The Australian Medical Association (AMA) president, Associate Professor Brian Owler, is seeking a meeting with Aspen to ask questions about their plans for training staff.

“Everyone wants to make sure these people are brought home safely. So the training has to be to a very high standard,” Professor Owler said.

“It does involve making sure that they’re well drilled in using the personal protective equipment, but also understand the conditions that they’re going to be working under, the things that they’re going to confront, and that they have reasonable expectations even about treatments they’re going to be able to provide to these patients.”

Both Professor Owler and Senator Di Natale suggest AUSMAT should be playing a role in Australia’s involvement in West Africa.

“Of course they should.

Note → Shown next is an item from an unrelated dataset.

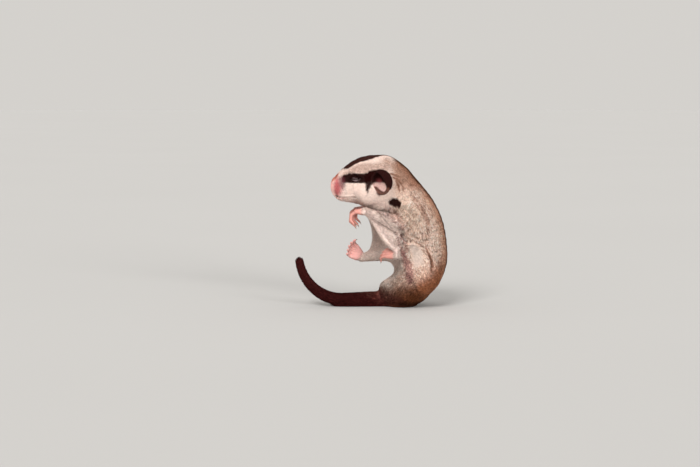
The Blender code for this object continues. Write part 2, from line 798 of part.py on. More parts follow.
def part_trunk(body, parts, cutters):
    """Parts the head, neck, torso and the lengths of the tail with thin flat cuts."""
    for number, (centre, normal, half_size) in enumerate(TRUNK_CUTS):
        cutter = slab(f"trunk_cut_{number}", centre, normal, half_size, cutters)
        boolean(body, cutter, "DIFFERENCE")
        remove(cutter)
    for name, home in HOMES.items():
        piece = link(bpy.data.objects.new(name, body.data.copy()), parts)
        keep_piece_at(piece, home)
        finish(piece, name.split("_")[0])
    remove(body)


def keep_piece_at(mesh_object, home):
    """Keeps the one loose piece whose points have their middle nearest to a place."""
    bm = bmesh.new()
    bm.from_mesh(mesh_object.data)
    home = Vector(home) * MM
    big = [island for island in islands(bm) if len(island) > SCRAP_POINTS]
    kept = min(big, key=lambda island: (sum((v.co for v in island), Vector()) / len(island) - home).length)
    bmesh.ops.delete(bm, geom=[v for v in bm.verts if v not in kept], context="VERTS")
    bm.to_mesh(mesh_object.data)
    bm.free()


def ear_region(side):
    """The space of one ear, which takes in its root."""
    centre = np.array(flipped(EAR_CENTRE, side))
    start, end = (tuple(centre + ear_frame(side)[2] * reach) for reach in EAR_REACH)
    half = max(EAR_HALF_SIZES)
    return [Bone(start, end, half, half, 1.0)]


def build():
    for present in list(bpy.data.objects):
        bpy.data.objects.remove(present)
    parts = bpy.data.collections.new("sugar_glider")
    cutters = bpy.data.collections.new("cutters")
    bpy.context.scene.collection.children.link(parts)
    bpy.context.scene.collection.children.link(cutters)
    cutters.hide_render = True

    body = whole_body(cutters)
    floor_cut(body, cutters)
    for word, side in SIDES.items():
        skin = membrane_triangles(side)
        steps = (
            (f"ear_{word}", ear_region(side), EAR_ROOT_MARGIN, (), "ear"),
            (f"hand_{word}", hand(side), PAW_MARGIN, (), "paw"),
            (f"foot_{word}", foot(side), PAW_MARGIN, (), "paw"),
            (f"forearm_{word}", forearm(side), LIMB_MARGIN, (), "arm"),
            (f"shank_{word}", shank(side), LIMB_MARGIN, (), "leg"),
            (f"membrane_{word}", hem(side), PAW_MARGIN, skin, "membrane"),
            (f"upper_arm_{word}", upper_arm(side), LIMB_MARGIN, (), "arm"),
            (f"thigh_{word}", thigh(side), THIGH_MARGIN, (), "leg"),
        )
        for name, bones, margin, sheet, kind in steps:
            finish(take(body, name, bones, margin, parts, cutters, sheet), kind)
    part_trunk(body, parts, cutters)
    set_eyes(bpy.data.objects["head"], parts, cutters)


build()
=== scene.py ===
"""Looks of the sugar glider joey: one skin without a seam, a coat of short tufts, lids, claws and whiskers.

Sizes and places are in millimetres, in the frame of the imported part, and MM turns them into metres.
The animal faces -X, its left side is -Y, and it sits on the plane Z = 0.
"""

import itertools
import math
from collections import namedtuple

import bmesh
import bpy
import numpy as np
from mathutils import Matrix, Vector
from mathutils.bvhtree import BVHTree


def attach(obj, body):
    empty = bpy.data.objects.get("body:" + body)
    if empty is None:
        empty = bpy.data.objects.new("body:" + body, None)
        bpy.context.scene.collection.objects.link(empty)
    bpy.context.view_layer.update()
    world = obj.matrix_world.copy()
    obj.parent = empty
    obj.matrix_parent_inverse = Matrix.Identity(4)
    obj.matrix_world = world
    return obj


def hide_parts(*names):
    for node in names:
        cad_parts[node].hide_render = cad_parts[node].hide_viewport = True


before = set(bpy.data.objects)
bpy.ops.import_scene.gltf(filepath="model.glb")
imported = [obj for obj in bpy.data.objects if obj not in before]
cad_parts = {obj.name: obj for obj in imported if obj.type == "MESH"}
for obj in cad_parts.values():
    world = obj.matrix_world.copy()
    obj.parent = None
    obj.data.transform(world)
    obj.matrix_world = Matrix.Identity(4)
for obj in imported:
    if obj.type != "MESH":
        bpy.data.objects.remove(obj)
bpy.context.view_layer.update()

MM = 0.001
NEAR = -1
FAR = 1
SIDES = {"left": NEAR, "right": FAR}
FAR_OFF = 5.0

Bone = namedtuple("Bone", "start end start_radius end_radius width")

# The trunk from the nape to the rump: x, y, z, radius, then how much wider than deep it is.
SPINE = (
    (-3.4, 0, 45.6, 7.9, 1.05),
    (1.6, 0, 39.3, 8.25, 1.15),
    (3.7, 0, 34.6, 9.2, 1.16),
    (5.2, 0, 29.0, 10.0, 1.14),
    (5.4, 0, 22.0, 10.9, 1.10),
    (5.0, 0, 16.5, 10.9, 1.12),
    (0.9, 0, 10.3, 10.6, 1.20),
)
GROIN = ((-2.5, 0, 5.0, 5.4, 1.4), (-0.5, 0, 13.0, 6.6, 1.3))
THROAT = ((-2.5, 0, 38.4, 7.4, 1.1), (-9.0, 0, 39.9, 4.8, 1.2), (-14.2, 0, 40.9, 3.2, 1.3))

# The hollow that the curled belly leaves between the arms and the legs: a round bar taken out sideways.
BELLY_HOLLOW = ((-9.4, -16, 16.8), (-9.4, 16, 16.8))
HOLLOW_RADIUS = 6.9
HOLLOW_ROUNDING = 3.0

# The skull from the back of the crown to the muzzle, and the lower jaw.
SKULL = (
    (-8.9, 0, 48.2, 9.6, 1.00),
    (-14.2, 0, 48.2, 9.1, 0.93),
    (-19.4, 0, 46.9, 7.2, 0.85),
    (-23.2, 0, 45.7, 5.1, 0.76),
    (-24.4, 0, 45.0, 3.3, 0.86),
)
JAW = ((-11.5, 0, 45.0, 6.4, 1.15), (-18.5, 0, 43.3, 4.0, 1.05), (-23.8, 0, 42.3, 2.3, 0.95))
CHEEK = (-13.8, 5.0, 43.6, 4.6)
WHISKER_PAD = (-23.4, 2.0, 44.3, 2.6)
BROW = (-16.4, 4.1, 50.6, 3.75)

NOSE_TOP = (-25.8, 0, 47.2, 1.65, 1.35)
NOSE_LOBE = (-26.5, 0.95, 45.2, 1.3)
NOSTRIL = ((-27.7, 1.05, 46.7), (-26.8, 2.0, 46.1))
NOSTRIL_RADIUS = 0.36
PHILTRUM = ((-28.2, 0, 46.3), (-27.8, 0, 44.6), (-27.1, 0, 43.2), (-26.7, 0, 42.4))
PHILTRUM_RADIUS = 0.3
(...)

These are the people who are trained specifically for instances like this,” Senator Di Natale said.

“That’s the whole point of having an AUSMAT team – to have people with the skills and qualifications who can go to the field and can ensure that they’re the first responders.

“We need to ensure that AUSMAT health professionals are deployed to West Africa not simply because they’re the most appropriate people to respond in instances such as this, but if there was to be an outbreak, for example in our region… then it would be the AUSMAT team that would be deployed, and without that field experience it potentially exposes us to serious risk.”

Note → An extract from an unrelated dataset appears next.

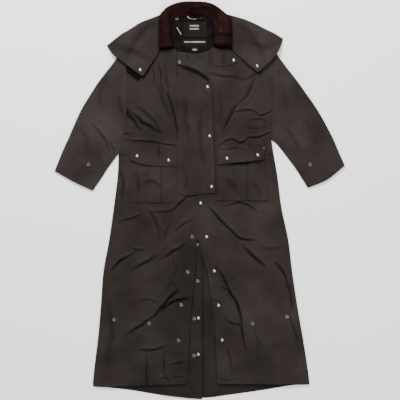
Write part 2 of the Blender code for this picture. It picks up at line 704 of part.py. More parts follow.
def build_neck(parent):
    """What shows inside the neck: the satin lining, three bare labels, a metal bar and the hanger chain."""
    lining_rest = 2 * LAYER
    label_rest = lining_rest + LINING + SEAM_GAP
    lining = outline(
        [(-88, 602), (-60, 610), (0, 613), (44, 608), (66, 598)],
        [(66, 598), (68, 540), (50, 470)],
        [(50, 470), (-74, 470)],
        [(-74, 470), (-102, 540), (-88, 602)],
    )
    sheet("neck_lining", SATIN, lining, lambda x, y: lining_rest + 0 * x, LINING, parent, None)
    LabelRow = namedtuple("LabelRow", "name left right low high")
    for row in [
        LabelRow("neck_label", -52, 22, 540, 590),
        LabelRow("strip_label", -56, 23, 508, 532),
        LabelRow("size_tab", -28, -2, 491, 507),
    ]:
        ring = [(row.left, row.low), (row.right, row.low), (row.right, row.high), (row.left, row.high)]
        sheet(row.name, WOVEN, ring, lambda x, y: label_rest + 0 * x, LABEL, parent, None)
    bar = [(-78, 571), (-74, 573), (-59, 548), (-63, 546)]
    sheet("neck_bar", NICKEL, bar, lambda x, y: label_rest + 0 * x, 2 * LABEL, parent, None)
    links = curve_through([(-40, 608), (-34, 601), (-20, 598), (-4, 600), (14, 603)], 6)
    chain_z = label_rest + CHAIN_DIAMETER / 2
    chain = bpy.data.curves.new("hanger_chain", "CURVE")
    chain.dimensions = "3D"
    chain.bevel_depth = CHAIN_DIAMETER / 2 * 0.001
    chain.bevel_resolution = 1
    chain.use_fill_caps = True
    spline = chain.splines.new("POLY")
    spline.points.add(len(links) - 1)
    for point, link in zip(spline.points, links):
        point.co = (*metres(*link, chain_z), 1.0)
    add_object("hanger_chain", chain, NICKEL, parent)


def surface_of(name):
    """The finished surface of a piece, for seating fittings on it."""
    bpy.context.view_layer.update()
    return BVHTree.FromObject(bpy.data.objects[name], bpy.context.evaluated_depsgraph_get())


def seat(surface, x, y, radius):
    """Where a round fitting rests on a piece of cloth: the place and the tilt that clear what is under it."""
    sky = 90.0
    hits = []
    for reach in (0.0, 0.55 * radius, 0.8 * radius, 1.06 * radius):
        for angle in np.linspace(0, 2 * math.pi, 24, endpoint=False):
            above = metres(x + reach * math.cos(angle), y + reach * math.sin(angle), sky)
            found = surface.ray_cast(Vector(above), Vector((0, 0, -1)))[0]
            if found is not None:
                hits.append((found.x * 1000 - x, found.y * 1000 - y, found.z * 1000))
    hits = np.array(hits)
    tilt_x, tilt_y, _ = np.linalg.lstsq(np.c_[hits[:, :2], np.ones(len(hits))], hits[:, 2], rcond=None)[0]
    clear = (hits[:, 2] - hits[:, 0] * tilt_x - hits[:, 1] * tilt_y).max()
    lift = float(clear) + SEAM_GAP * math.hypot(tilt_x, tilt_y, 1.0)
    return Vector(metres(x, y, lift)), Vector((-tilt_x, -tilt_y, 1.0)).normalized()


def turned(name, profile):
    """A solid turned about Z from (radius, height) rows, from the middle of its foot to that of its top."""
    angles = 2 * math.pi * np.arange(SNAP_SIDES) / SNAP_SIDES
    points, rings = [], []
    for radius, height in profile:
        count = SNAP_SIDES if radius else 1
        rings.append([len(points) + k for k in range(count)])
        points += [(radius * math.cos(a), radius * math.sin(a), height) for a in angles[:count]]
    faces = []
    for low, high in zip(rings, rings[1:]):
        for k in range(SNAP_SIDES):
            n = (k + 1) % SNAP_SIDES
            if len(low) == 1:
                faces.append((low[0], high[n], high[k]))
            elif len(high) == 1:
                faces.append((low[k], low[n], high[0]))
            else:
                faces.append((low[k], low[n], high[n], high[k]))
    return mesh_of(name, points, faces)


def snap(row, surface, parent):
    """A press stud or an eyelet, seated square on its cloth."""
    r = SNAP_DIAMETER / 2
    profiles = {
        "cap": [(0, 0), (r, 0), (r, 1.0), (0.72 * r, 2.2), (0, 2.8)],
        "stud": [(0, 0), (r, 0), (0.9 * r, 1.3), (0.5 * r, 1.3), (0.42 * r, 0.5), (0, 0.5)],
        "eyelet": [(0, 0), (0.45 * r, 0), (0.4 * r, 1.0), (0.2 * r, 1.0), (0, 0.5)],
    }
    profile = profiles[row.kind]
    piece = add_object(row.name, turned(row.name, profile), NICKEL, parent)
    piece.location, normal = seat(surface, row.x, row.y, profile[1][0])
    piece.rotation_mode = "QUATERNION"
    piece.rotation_quaternion = Vector((0, 0, 1)).rotation_difference(normal)


def build_snaps(parent):
    """Every press stud and eyelet."""
    surfaces = {name: surface_of(name) for name in sorted({row.carrier for row in SNAP_ROWS})}
    for row in SNAP_ROWS:
        snap(row, surfaces[row.carrier], parent)


def main():
    for leftover in list(bpy.data.objects):
        bpy.data.objects.remove(leftover)
    coat = bpy.data.objects.new("duster_coat", None)
    bpy.context.scene.collection.objects.link(coat)
    build_backs(coat)
    build_fronts(coat)
    build_closure(coat)
    build_pocket(
        "left",
        left_front_rest,
        [(-228, 160), (-231, -8), (-70, -8), (-74, 160)],
        [(-232, 186), (-230, 132), (-180, 118), (-110, 113), (-71.5, 112), (-74, 174), (-130, 186)],
        coat,
    )
    build_pocket(
        "right",
        right_front_rest,
        [(60, 160), (56, 0), (224, 0), (214, 160)],
        [(59, 178), (58, 119), (106, 124), (156, 128), (212, 135), (217, 178), (140, 183)],
        coat,
    )
    build_cape(coat)
    sleeve("sleeve_left", LEFT_SLEEVE, coat)
    sleeve("sleeve_right", RIGHT_SLEEVE, coat)
    collar(coat)
    build_neck(coat)
    build_snaps(coat)


main()
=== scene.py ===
import math
from collections import namedtuple

import bpy
import numpy as np
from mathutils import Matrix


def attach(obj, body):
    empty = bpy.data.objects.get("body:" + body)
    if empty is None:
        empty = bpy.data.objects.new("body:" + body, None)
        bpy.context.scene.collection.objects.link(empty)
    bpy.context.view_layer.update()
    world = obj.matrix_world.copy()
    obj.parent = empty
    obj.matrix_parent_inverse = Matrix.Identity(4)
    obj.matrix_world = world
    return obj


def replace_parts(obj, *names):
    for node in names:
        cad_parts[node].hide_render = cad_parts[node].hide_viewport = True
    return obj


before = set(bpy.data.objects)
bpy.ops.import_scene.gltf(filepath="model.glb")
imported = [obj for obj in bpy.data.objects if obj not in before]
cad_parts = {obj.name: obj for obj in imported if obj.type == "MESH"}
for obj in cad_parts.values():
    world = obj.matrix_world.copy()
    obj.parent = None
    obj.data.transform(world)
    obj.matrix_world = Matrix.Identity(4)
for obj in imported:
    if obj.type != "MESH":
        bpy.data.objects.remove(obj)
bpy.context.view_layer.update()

# The backs are two panels of brown waxed cotton that lie on the floor with their inside up. They are sewn
# together down the centre as far as the vent, and below it the left skirt laps over the right one. Only their
# hem and the strip between the open fronts show.
CLOTH = 1.5
LAYER = CLOTH + 0.3
WAX_DARK = (0.0112, 0.0078, 0.0071)
WAX_LIGHT = (0.0226, 0.0178, 0.0156)
CAPE_LOW, CAPE_RISE, CAPE_HALF_SPAN = 292.0, 216.0, 300.0
LIFT_BELOW, LIFT_RUN = 117.0, 70.0
COARSE, FINE = 9.0, 3.6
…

Groups such as Oxfam Australia and the Public Health Association are calling for the military to be deployed.

But Mr Dutton said there was no need for a military response, and that the UK, US and countries in Europe were all using private contractors to tackle the Ebola outbreak.

Meanwhile the World Health Organisation reported the Ebola death toll stood at a revised figure of 4818, with just more than 13,000 reported cases.